The second issue concerns the hemorrhaging Nano project of Tata Motors. “The Nano product development called for a car below Rs 1 lakh, but the costs were always above this. This product has consistently lost money, peaking at Rs 1,000 crores. As there is no line of sight to profitability for the Nano, any turnaround strategy for the company requires to shut it down. Emotional reasons alone have kept us away from this crucial decision. Another challenge in shutting down Nano is that it would stop the supply of the Nano gliders to an entity that makes electric cars and in which Tata has a stake,” Mistry had said in his letter.

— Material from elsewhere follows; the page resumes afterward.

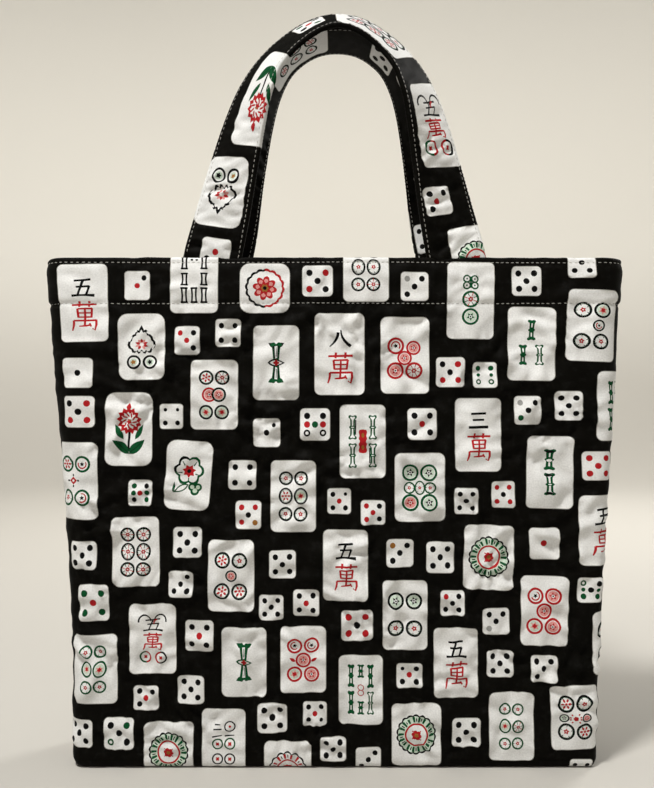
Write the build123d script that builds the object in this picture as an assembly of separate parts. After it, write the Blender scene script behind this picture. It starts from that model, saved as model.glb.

With regard to the Indian Hotels, Mistry had stated in his letter: “IHCL, beyond flawed international strategy, has acquired the Searock property at a highly inflated price and housed in an off balance sheet structure. In the process of unravelling this legacy, IHCL has had to write down nearly its entire networth over the past three years. This impairs its ability to pay dividends.”
Gupta, however, says that Mistry’s contention on IHCL is strange considering that it was Mistry himself who signed the resolution and in the annual report had termed it as marquee property. “Does that mean when he was in the chairman’s post the deal was good and when he is out of office, he sees the same deal differently,” asks Gupta.
The Mistry-Tata fallout will be a long-drawn out affair, opine both Gupta and Kumar.
Will there be a truce? Gupta does not want one. “The shareholders need to know what led to this state of affairs for the 148 year-old firm to dismiss a chairman without issuing a notice. There has to be some trigger which caused this. Non-performance is no excuse.”
True. There are many rumours doing the rounds. For the good of the Tata group and in the larger interest of the public and its shareholders, the Tatas and Mistrys should stop beating around the bush and let the public know what really went wrong at the group.